◆ **INPUT**
#####
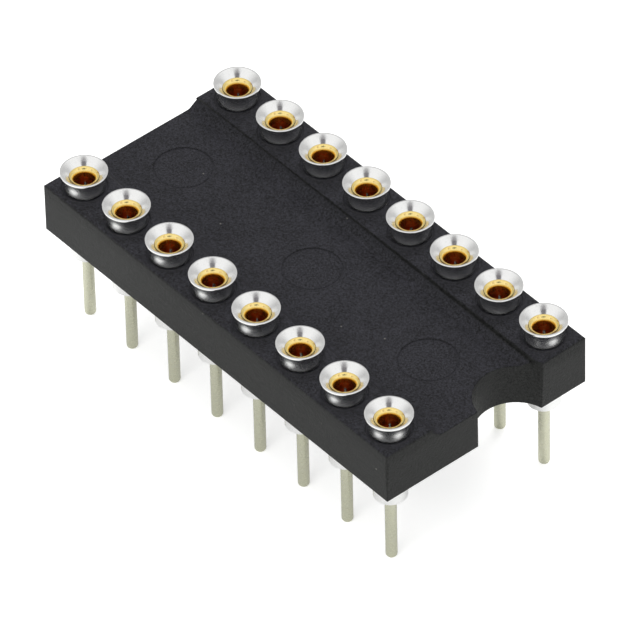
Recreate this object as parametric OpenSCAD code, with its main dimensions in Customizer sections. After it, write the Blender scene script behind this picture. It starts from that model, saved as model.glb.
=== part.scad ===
#####
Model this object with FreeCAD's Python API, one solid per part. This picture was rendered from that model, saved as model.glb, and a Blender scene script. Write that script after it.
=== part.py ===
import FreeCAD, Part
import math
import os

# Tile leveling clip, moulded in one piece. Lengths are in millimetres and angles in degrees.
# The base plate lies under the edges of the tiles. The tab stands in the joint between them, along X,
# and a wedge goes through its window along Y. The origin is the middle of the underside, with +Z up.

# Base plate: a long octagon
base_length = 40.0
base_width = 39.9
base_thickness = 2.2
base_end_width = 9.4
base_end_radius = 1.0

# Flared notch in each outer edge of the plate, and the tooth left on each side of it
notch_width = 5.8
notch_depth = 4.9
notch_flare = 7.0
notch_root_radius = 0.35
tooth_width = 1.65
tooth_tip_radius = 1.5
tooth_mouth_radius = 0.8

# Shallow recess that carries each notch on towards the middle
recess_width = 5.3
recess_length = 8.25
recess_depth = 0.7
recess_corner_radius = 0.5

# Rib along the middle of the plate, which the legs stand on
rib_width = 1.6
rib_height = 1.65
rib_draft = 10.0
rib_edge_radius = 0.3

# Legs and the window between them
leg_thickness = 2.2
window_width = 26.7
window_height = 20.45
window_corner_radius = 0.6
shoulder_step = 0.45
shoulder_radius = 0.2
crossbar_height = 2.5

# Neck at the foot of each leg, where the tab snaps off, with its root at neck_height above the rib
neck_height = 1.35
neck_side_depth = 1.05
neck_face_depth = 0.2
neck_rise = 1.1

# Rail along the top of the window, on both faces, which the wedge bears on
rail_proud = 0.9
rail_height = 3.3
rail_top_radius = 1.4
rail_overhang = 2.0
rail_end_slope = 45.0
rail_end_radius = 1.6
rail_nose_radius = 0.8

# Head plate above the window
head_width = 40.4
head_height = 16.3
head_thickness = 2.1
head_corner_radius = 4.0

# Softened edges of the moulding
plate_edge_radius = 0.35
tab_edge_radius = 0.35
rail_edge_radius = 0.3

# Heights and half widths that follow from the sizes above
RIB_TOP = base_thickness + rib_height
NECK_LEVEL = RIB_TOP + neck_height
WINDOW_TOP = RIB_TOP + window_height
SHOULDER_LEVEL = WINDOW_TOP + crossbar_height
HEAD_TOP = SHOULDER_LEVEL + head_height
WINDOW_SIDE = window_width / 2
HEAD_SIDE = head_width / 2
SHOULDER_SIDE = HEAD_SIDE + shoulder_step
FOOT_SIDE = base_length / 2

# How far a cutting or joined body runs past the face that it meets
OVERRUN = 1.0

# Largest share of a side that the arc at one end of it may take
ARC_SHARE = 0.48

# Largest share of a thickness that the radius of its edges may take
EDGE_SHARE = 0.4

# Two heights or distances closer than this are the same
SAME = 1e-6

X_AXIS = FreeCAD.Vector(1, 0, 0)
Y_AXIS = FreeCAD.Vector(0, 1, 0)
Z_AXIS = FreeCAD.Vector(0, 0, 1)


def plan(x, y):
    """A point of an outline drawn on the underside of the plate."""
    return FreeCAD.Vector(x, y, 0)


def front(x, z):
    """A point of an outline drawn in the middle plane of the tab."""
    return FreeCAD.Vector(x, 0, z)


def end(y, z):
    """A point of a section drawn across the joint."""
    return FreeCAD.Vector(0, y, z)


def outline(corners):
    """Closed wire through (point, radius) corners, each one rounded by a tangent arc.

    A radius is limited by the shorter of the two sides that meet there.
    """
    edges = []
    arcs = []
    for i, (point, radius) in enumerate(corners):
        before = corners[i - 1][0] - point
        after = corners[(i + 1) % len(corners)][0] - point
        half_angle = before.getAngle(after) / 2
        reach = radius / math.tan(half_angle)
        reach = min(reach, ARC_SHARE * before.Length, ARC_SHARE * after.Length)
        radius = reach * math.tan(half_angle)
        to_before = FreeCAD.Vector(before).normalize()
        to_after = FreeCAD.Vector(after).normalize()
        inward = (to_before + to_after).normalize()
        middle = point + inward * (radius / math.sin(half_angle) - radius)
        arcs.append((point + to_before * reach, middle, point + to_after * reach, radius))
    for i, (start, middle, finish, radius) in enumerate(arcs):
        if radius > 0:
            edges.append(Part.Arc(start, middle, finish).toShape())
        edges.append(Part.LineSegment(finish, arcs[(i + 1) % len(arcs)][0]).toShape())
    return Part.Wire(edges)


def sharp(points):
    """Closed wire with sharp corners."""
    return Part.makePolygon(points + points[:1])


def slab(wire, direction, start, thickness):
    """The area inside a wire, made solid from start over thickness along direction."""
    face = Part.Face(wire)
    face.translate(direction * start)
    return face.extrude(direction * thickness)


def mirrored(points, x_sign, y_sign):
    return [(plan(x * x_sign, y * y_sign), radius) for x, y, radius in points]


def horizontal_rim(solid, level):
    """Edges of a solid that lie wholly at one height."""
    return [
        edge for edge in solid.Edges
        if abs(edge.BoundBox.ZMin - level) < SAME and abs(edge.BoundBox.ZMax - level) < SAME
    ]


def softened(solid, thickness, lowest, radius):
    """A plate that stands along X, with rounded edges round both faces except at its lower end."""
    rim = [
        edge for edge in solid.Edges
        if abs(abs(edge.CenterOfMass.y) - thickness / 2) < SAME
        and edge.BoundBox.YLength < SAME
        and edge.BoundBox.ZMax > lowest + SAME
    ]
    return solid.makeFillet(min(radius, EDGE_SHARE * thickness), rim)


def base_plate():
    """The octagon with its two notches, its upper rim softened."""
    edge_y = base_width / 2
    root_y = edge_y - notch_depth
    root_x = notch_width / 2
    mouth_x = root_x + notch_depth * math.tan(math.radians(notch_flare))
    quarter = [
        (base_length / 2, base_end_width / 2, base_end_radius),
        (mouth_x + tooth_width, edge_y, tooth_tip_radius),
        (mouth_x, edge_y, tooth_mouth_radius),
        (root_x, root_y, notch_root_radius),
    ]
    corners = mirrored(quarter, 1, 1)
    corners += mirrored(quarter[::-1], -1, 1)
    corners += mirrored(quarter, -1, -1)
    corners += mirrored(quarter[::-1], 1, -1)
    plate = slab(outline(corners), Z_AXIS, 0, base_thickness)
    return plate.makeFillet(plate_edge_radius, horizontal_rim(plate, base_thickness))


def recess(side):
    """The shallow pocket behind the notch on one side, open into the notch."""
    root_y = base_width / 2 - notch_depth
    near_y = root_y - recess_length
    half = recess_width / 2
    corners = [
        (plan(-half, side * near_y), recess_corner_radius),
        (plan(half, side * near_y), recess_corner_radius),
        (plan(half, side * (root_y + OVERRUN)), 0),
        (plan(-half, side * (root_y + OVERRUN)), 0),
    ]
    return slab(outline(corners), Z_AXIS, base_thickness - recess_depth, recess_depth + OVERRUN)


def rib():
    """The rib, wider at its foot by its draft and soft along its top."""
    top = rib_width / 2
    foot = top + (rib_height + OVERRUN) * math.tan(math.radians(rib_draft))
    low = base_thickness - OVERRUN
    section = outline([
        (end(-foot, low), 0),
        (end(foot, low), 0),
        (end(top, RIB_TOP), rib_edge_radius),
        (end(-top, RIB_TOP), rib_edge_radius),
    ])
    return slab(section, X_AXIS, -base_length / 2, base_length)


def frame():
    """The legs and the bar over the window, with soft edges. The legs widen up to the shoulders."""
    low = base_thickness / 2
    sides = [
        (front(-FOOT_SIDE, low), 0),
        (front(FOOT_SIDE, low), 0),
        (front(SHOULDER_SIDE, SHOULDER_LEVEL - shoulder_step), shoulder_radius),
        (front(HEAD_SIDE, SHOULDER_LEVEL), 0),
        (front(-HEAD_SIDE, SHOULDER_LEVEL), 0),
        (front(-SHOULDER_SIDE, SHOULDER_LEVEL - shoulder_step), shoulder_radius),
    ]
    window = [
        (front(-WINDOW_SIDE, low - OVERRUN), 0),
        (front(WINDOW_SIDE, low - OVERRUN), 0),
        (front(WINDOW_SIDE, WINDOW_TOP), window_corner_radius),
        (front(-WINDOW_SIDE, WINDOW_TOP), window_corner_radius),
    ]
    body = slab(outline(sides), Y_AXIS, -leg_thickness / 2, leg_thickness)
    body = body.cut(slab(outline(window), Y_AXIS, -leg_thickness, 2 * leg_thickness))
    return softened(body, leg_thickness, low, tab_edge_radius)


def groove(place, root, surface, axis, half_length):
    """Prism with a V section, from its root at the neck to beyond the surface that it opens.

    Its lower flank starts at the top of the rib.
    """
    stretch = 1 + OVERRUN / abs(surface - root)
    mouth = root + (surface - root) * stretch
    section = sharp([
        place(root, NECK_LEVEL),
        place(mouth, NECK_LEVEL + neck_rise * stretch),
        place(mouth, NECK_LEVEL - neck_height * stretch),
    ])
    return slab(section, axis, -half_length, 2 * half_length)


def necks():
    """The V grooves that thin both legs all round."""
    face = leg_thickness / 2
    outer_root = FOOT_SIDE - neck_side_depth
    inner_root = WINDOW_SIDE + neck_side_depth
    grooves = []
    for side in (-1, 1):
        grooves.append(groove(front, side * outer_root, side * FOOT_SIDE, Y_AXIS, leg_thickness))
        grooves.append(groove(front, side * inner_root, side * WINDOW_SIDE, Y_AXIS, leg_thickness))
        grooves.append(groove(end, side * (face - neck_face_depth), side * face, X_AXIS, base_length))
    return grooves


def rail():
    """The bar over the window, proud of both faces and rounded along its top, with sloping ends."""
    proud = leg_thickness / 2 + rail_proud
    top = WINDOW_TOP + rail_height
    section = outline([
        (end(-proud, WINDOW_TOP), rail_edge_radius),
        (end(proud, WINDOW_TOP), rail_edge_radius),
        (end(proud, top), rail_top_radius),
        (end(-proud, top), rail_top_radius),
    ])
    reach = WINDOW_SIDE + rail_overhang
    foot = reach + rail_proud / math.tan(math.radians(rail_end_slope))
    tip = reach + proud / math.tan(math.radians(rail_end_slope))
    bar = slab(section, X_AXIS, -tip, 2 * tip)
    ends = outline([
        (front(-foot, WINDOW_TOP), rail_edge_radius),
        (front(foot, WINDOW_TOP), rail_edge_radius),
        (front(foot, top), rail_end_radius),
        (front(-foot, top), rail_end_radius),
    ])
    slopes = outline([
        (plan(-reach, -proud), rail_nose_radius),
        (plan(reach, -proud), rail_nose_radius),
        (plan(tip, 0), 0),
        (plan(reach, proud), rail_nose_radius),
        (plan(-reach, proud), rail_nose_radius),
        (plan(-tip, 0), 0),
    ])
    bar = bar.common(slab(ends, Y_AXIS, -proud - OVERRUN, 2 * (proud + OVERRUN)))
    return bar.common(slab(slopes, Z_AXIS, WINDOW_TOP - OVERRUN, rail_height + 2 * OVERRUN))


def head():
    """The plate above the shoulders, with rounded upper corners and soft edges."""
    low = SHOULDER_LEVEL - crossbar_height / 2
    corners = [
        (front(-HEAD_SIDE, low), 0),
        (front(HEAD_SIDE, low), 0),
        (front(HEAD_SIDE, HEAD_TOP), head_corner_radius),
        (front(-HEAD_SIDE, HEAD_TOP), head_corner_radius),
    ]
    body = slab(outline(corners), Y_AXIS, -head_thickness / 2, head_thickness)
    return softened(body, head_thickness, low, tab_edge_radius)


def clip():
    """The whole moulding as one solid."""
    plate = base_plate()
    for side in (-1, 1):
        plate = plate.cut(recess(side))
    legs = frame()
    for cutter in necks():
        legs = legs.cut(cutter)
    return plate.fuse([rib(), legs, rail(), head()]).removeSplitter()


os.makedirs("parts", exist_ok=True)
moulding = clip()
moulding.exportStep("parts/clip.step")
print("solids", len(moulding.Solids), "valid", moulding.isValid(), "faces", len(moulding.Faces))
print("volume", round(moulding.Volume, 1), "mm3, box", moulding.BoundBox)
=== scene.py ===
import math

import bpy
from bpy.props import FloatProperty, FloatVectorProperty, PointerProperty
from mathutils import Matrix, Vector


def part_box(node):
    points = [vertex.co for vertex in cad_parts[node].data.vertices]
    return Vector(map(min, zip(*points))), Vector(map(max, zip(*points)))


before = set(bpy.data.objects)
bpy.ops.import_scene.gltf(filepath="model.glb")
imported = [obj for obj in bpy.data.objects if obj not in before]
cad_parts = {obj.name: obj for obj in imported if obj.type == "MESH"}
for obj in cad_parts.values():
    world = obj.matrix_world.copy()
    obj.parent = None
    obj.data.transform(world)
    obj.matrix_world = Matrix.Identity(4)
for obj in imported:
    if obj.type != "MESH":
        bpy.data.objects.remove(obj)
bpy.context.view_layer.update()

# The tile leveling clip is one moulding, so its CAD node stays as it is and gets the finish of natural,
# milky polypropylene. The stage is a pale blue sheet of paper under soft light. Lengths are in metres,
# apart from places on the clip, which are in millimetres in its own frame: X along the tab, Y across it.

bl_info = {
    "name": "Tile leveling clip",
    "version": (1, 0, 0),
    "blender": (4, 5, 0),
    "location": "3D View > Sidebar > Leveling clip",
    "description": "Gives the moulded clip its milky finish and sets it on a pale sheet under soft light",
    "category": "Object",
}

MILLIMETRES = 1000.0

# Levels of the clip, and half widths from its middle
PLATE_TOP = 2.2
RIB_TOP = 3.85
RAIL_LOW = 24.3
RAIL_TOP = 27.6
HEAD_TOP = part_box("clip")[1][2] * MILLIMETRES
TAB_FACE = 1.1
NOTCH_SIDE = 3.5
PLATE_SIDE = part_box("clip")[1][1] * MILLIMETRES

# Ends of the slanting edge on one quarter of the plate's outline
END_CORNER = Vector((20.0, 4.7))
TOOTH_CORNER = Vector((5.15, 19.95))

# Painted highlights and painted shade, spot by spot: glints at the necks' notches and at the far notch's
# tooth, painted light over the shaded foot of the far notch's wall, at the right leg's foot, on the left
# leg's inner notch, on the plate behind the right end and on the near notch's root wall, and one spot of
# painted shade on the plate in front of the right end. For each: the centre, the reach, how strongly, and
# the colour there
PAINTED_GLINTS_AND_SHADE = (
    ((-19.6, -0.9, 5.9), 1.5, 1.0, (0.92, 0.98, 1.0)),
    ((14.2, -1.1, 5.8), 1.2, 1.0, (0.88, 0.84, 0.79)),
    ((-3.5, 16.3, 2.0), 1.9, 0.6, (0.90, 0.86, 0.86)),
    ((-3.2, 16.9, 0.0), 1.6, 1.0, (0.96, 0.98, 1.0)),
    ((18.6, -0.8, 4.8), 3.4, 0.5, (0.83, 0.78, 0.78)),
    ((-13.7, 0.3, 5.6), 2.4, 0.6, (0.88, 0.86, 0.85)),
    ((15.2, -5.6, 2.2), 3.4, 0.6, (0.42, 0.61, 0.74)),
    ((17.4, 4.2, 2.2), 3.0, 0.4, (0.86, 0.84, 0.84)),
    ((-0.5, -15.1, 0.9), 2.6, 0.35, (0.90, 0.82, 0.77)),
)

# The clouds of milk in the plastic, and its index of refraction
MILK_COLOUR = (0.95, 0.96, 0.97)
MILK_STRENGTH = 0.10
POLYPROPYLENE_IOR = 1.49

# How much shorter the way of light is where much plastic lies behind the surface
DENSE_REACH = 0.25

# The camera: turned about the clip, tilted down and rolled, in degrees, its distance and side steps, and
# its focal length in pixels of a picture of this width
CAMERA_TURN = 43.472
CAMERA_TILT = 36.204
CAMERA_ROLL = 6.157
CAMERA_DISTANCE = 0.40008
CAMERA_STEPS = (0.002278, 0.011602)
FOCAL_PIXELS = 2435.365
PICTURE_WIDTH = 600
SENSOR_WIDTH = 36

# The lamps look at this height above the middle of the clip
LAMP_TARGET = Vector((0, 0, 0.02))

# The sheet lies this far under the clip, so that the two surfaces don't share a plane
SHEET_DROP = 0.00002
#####
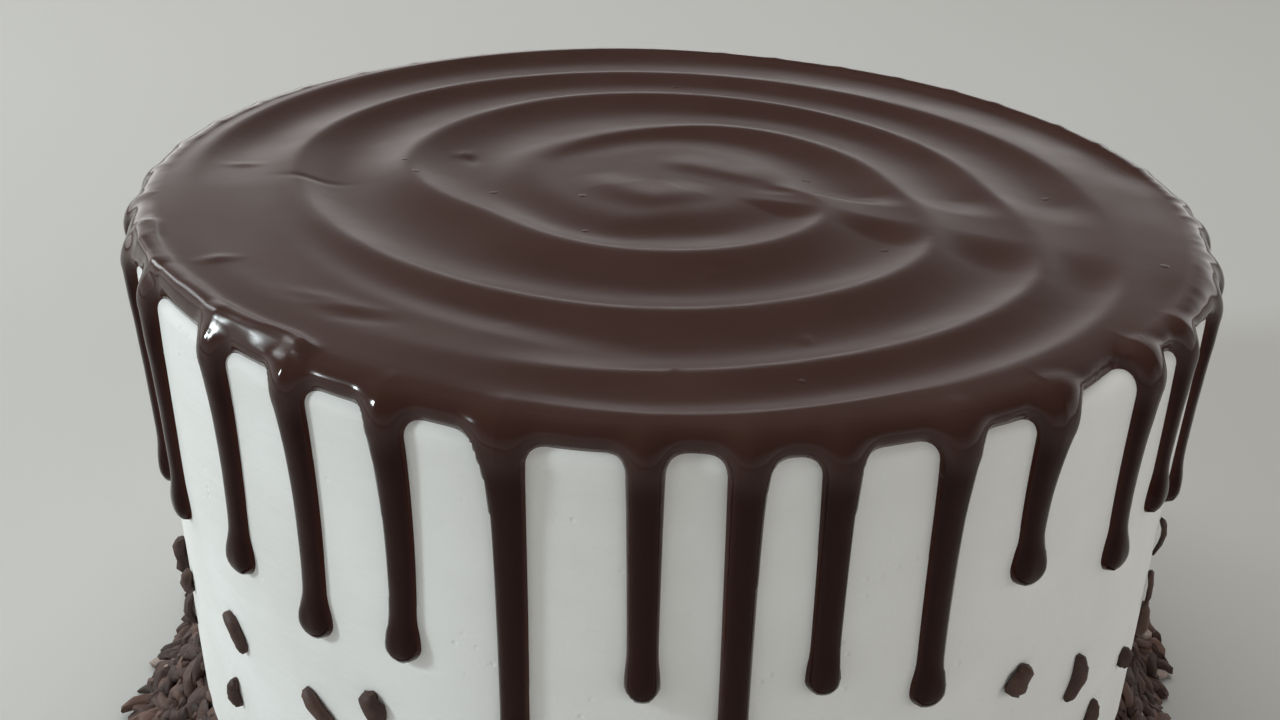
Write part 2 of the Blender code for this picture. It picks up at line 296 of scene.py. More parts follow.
#####
◆ **PROBLEM DETAILS**
From the records above, copy out the line with "moulding = clip()", the line with "bpy.data.objects.remove(obj)", and every line between them, word for word.

◆ **FULL SOLUTION**
moulding = clip()
moulding.exportStep("parts/clip.step")
print("solids", len(moulding.Solids), "valid", moulding.isValid(), "faces", len(moulding.Faces))
print("volume", round(moulding.Volume, 1), "mm3, box", moulding.BoundBox)
=== scene.py ===
import math

import bpy
from bpy.props import FloatProperty, FloatVectorProperty, PointerProperty
from mathutils import Matrix, Vector


def part_box(node):
    points = [vertex.co for vertex in cad_parts[node].data.vertices]
    return Vector(map(min, zip(*points))), Vector(map(max, zip(*points)))


before = set(bpy.data.objects)
bpy.ops.import_scene.gltf(filepath="model.glb")
imported = [obj for obj in bpy.data.objects if obj not in before]
cad_parts = {obj.name: obj for obj in imported if obj.type == "MESH"}
for obj in cad_parts.values():
    world = obj.matrix_world.copy()
    obj.parent = None
    obj.data.transform(world)
    obj.matrix_world = Matrix.Identity(4)
for obj in imported:
    if obj.type != "MESH":
        bpy.data.objects.remove(obj)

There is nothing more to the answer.